** What you will do **
Reproduce the entries shown below only from the line with "middle_x, middle_y = footprint_middle()" down to the line with "points = [vertex.co", keeping both end lines and copying each one exactly.
___
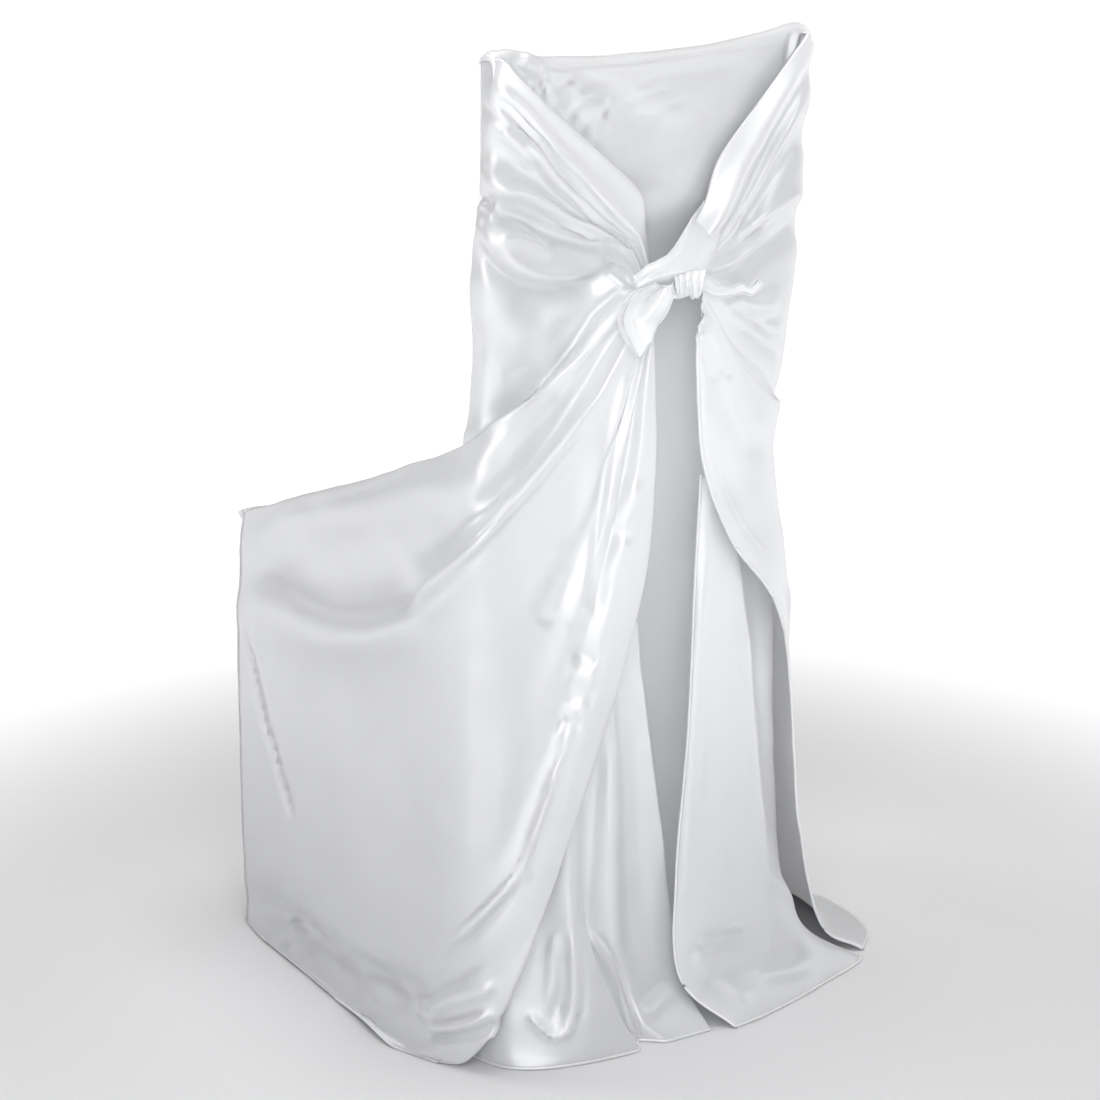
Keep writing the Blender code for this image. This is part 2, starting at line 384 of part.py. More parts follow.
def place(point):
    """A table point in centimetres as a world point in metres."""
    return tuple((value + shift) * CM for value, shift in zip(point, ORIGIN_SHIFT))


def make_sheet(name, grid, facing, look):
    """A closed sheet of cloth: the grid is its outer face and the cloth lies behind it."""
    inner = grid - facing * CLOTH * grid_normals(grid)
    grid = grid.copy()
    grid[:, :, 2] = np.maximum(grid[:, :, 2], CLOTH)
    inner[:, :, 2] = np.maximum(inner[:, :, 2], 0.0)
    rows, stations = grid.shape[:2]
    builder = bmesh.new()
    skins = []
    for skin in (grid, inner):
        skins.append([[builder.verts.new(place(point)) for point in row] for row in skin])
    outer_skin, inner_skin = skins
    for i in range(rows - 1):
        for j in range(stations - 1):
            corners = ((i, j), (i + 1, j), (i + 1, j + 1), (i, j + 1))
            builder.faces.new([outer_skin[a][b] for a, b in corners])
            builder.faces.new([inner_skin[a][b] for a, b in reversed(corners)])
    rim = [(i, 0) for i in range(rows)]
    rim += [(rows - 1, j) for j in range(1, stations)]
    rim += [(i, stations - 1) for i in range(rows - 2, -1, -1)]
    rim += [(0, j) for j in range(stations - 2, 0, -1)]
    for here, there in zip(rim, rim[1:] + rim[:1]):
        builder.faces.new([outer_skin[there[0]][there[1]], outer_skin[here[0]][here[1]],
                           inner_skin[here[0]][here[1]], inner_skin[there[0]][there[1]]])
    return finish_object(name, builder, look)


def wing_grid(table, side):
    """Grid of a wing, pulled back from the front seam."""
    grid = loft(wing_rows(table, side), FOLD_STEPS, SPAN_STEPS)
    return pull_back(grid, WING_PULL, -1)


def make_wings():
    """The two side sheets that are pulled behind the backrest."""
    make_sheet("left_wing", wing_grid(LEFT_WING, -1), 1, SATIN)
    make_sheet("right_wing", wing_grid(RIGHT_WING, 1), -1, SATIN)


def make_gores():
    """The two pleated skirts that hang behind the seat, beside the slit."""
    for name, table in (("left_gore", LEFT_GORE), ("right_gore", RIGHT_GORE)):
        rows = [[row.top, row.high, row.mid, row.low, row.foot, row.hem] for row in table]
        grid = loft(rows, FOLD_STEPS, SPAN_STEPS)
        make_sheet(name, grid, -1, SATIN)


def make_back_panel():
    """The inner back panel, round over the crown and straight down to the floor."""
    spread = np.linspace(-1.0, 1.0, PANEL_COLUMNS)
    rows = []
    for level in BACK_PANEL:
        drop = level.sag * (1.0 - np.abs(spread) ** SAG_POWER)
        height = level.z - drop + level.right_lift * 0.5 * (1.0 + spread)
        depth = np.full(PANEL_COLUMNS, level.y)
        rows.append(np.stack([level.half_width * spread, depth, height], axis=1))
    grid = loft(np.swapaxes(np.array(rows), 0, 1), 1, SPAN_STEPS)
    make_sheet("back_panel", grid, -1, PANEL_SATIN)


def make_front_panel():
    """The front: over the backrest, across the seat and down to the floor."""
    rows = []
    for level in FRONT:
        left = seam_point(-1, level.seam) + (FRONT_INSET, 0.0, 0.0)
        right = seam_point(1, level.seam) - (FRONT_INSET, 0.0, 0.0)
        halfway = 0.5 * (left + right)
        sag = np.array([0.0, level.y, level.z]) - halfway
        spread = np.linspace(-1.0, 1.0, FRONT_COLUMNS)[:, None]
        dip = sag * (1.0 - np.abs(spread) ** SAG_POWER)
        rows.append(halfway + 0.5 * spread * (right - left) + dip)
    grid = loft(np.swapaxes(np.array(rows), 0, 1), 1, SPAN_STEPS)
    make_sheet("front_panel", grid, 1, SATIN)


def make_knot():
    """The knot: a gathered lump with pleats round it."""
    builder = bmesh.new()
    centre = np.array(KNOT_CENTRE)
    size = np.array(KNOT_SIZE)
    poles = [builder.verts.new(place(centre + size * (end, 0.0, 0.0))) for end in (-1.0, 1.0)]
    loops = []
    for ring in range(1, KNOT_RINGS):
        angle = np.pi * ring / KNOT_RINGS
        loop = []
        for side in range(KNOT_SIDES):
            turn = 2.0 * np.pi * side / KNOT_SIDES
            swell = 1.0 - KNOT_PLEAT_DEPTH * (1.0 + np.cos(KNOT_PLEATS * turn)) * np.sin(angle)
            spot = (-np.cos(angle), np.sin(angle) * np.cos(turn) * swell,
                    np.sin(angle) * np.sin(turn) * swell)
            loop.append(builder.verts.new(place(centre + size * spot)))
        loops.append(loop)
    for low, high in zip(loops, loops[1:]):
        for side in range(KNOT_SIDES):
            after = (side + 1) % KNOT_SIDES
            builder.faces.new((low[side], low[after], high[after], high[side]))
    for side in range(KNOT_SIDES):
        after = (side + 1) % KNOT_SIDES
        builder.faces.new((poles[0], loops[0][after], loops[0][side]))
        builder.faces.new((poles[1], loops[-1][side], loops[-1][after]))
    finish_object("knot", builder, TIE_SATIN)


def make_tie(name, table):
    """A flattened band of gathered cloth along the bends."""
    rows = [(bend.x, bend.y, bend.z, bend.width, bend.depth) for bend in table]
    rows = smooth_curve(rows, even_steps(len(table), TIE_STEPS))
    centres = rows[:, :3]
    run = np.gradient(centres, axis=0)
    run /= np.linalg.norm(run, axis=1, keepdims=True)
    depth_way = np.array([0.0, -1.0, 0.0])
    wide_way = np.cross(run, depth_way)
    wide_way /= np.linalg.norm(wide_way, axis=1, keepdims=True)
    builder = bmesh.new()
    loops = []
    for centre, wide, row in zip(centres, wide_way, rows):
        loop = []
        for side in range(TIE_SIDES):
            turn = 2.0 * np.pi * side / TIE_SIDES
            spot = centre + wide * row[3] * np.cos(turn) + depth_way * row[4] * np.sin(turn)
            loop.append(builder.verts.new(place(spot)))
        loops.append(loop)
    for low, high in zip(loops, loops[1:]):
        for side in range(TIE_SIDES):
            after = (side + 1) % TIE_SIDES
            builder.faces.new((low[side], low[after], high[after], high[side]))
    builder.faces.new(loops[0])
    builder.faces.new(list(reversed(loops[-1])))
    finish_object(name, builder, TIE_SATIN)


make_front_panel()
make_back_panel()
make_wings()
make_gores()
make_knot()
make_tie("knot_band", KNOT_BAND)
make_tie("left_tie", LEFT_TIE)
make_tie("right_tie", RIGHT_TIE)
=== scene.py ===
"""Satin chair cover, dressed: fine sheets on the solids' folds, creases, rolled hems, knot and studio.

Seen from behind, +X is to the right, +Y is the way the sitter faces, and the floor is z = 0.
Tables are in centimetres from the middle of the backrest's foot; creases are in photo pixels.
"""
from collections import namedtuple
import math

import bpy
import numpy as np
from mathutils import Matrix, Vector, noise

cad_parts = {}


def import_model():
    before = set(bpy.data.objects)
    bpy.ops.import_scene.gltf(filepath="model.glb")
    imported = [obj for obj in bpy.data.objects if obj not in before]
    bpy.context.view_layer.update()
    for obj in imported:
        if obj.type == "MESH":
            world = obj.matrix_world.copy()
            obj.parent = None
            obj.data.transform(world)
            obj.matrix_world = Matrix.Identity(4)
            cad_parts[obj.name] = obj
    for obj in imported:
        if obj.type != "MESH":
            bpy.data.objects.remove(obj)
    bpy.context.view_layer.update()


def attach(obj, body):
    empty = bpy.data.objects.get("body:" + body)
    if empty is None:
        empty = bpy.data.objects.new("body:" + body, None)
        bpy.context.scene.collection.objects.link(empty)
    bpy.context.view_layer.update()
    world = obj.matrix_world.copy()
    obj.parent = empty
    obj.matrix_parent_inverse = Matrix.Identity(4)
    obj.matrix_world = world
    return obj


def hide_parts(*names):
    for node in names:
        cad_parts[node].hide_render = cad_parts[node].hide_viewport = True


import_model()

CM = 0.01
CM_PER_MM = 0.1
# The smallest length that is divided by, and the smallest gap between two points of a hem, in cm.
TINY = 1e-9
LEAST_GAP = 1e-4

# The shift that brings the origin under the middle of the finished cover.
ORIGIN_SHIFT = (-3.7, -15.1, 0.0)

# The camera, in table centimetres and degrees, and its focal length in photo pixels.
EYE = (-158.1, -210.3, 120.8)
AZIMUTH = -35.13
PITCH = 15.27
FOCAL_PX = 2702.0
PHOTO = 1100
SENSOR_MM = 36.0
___
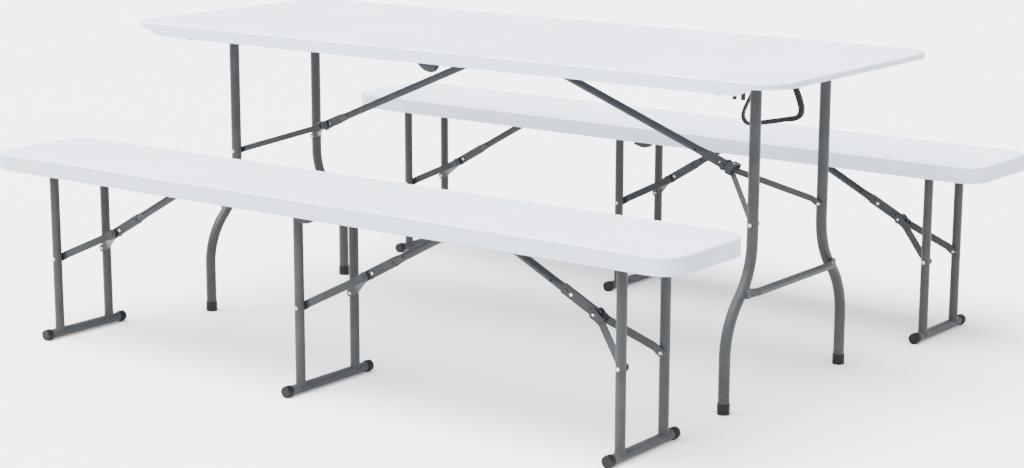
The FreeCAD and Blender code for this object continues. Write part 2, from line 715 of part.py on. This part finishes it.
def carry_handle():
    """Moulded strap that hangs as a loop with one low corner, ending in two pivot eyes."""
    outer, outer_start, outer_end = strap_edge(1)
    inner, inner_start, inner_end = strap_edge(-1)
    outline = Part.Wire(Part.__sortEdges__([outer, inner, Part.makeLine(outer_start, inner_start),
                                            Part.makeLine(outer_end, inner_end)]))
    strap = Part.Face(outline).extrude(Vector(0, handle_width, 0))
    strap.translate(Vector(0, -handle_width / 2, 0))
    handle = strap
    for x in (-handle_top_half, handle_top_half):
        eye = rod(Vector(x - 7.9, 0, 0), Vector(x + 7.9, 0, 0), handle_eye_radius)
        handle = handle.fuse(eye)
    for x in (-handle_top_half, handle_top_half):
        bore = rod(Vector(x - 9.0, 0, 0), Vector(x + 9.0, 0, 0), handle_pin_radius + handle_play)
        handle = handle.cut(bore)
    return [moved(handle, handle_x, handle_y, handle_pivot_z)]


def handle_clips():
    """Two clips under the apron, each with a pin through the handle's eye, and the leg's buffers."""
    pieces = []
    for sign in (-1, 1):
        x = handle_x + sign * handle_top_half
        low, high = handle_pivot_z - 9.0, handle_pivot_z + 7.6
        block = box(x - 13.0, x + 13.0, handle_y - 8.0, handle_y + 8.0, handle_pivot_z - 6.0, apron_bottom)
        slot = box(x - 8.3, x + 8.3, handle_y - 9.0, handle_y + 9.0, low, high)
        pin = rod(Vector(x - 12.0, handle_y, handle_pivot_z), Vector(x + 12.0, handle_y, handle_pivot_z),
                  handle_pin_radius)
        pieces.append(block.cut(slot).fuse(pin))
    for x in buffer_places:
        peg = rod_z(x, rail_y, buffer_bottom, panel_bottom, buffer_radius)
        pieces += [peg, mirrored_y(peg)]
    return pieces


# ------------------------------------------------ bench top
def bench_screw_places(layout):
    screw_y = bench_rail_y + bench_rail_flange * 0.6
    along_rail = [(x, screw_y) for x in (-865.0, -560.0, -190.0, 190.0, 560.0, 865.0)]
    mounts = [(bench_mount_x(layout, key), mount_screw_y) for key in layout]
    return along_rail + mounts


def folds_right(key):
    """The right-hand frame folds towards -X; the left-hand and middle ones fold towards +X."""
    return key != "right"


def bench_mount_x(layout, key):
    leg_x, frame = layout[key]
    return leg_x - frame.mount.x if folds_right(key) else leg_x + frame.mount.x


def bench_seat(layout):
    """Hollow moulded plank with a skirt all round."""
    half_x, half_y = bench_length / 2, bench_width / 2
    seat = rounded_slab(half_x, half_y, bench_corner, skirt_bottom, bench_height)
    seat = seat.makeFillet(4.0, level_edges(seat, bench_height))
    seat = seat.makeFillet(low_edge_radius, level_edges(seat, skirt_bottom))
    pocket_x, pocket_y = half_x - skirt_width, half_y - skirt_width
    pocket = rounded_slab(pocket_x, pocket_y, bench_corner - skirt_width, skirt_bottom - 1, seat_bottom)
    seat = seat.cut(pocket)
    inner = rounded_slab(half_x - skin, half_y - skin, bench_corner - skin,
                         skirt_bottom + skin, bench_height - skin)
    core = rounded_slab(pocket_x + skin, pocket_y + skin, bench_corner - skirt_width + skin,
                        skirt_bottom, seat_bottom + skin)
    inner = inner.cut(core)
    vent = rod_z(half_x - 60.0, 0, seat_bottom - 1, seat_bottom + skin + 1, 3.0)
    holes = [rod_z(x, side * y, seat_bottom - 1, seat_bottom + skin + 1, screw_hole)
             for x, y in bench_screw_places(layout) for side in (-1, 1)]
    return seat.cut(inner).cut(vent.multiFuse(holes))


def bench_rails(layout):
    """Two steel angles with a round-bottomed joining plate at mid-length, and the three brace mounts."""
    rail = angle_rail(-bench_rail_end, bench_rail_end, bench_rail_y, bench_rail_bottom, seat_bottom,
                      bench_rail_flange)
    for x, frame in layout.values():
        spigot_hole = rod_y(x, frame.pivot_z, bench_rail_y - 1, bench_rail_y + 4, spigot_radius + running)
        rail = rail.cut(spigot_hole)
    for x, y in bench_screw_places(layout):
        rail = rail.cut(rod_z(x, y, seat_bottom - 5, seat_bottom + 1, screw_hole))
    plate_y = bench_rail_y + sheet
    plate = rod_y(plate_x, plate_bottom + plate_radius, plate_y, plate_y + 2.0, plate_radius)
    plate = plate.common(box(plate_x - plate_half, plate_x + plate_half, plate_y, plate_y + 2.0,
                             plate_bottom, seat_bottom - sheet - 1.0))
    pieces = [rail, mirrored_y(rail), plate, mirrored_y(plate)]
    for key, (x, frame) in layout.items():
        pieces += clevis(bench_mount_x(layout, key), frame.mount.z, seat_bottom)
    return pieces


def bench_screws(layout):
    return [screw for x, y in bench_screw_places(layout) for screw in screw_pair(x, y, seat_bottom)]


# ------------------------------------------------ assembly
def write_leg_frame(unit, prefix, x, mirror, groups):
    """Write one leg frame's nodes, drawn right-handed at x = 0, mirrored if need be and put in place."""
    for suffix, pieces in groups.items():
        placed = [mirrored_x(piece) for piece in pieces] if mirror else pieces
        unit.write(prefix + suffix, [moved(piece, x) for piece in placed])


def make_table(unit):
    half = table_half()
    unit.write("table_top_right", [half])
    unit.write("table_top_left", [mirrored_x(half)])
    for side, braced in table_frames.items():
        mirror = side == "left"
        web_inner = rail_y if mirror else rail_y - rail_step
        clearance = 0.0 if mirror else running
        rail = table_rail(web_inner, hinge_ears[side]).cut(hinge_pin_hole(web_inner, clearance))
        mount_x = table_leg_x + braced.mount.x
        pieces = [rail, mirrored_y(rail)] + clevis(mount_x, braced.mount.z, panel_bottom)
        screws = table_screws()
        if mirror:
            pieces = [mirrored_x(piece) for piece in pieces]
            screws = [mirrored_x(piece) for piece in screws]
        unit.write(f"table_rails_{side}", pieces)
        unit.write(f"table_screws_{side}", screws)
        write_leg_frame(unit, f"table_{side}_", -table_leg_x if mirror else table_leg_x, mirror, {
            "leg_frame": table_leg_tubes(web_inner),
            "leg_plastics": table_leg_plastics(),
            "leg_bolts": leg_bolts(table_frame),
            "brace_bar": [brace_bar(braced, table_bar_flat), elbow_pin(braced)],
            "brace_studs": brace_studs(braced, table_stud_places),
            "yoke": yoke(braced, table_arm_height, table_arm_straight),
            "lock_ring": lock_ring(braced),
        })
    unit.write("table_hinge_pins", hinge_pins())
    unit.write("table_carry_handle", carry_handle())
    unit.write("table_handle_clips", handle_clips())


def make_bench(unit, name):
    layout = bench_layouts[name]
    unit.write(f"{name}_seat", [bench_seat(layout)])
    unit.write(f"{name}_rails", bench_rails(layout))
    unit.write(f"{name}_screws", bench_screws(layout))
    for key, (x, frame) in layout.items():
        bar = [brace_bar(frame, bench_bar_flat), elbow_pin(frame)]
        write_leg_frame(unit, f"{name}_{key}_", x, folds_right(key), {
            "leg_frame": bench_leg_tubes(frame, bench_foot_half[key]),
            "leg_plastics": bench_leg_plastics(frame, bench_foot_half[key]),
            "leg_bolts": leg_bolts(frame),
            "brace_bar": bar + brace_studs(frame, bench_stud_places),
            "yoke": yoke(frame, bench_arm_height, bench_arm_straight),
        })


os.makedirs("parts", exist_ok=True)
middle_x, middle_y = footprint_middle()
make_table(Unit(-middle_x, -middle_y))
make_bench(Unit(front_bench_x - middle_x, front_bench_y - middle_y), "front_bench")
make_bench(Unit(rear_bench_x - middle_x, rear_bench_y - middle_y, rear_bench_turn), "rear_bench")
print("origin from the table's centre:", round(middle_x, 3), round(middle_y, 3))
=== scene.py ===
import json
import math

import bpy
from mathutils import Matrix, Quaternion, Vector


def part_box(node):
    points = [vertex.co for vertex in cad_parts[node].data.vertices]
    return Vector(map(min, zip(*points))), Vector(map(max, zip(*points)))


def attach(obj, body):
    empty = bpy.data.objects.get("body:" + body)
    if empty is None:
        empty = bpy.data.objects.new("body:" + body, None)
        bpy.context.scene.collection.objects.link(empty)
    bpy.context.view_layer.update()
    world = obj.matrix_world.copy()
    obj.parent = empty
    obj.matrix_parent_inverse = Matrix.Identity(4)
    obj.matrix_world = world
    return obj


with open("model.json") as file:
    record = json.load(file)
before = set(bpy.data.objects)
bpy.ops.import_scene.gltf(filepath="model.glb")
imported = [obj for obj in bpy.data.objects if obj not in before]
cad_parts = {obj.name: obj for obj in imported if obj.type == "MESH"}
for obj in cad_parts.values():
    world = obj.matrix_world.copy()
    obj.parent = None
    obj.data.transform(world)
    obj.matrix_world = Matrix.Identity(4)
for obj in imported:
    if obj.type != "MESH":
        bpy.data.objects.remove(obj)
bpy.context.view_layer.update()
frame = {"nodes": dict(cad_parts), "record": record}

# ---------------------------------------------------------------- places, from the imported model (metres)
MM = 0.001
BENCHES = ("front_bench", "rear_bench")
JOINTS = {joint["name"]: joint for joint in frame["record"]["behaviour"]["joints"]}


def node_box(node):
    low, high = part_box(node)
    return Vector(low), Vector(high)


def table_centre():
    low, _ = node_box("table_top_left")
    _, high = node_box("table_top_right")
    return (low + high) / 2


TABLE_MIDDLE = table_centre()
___
** Correct answer **
middle_x, middle_y = footprint_middle()
make_table(Unit(-middle_x, -middle_y))
make_bench(Unit(front_bench_x - middle_x, front_bench_y - middle_y), "front_bench")
make_bench(Unit(rear_bench_x - middle_x, rear_bench_y - middle_y, rear_bench_turn), "rear_bench")
print("origin from the table's centre:", round(middle_x, 3), round(middle_y, 3))
=== scene.py ===
import json
import math

import bpy
from mathutils import Matrix, Quaternion, Vector


def part_box(node):
    points = [vertex.co for vertex in cad_parts[node].data.vertices]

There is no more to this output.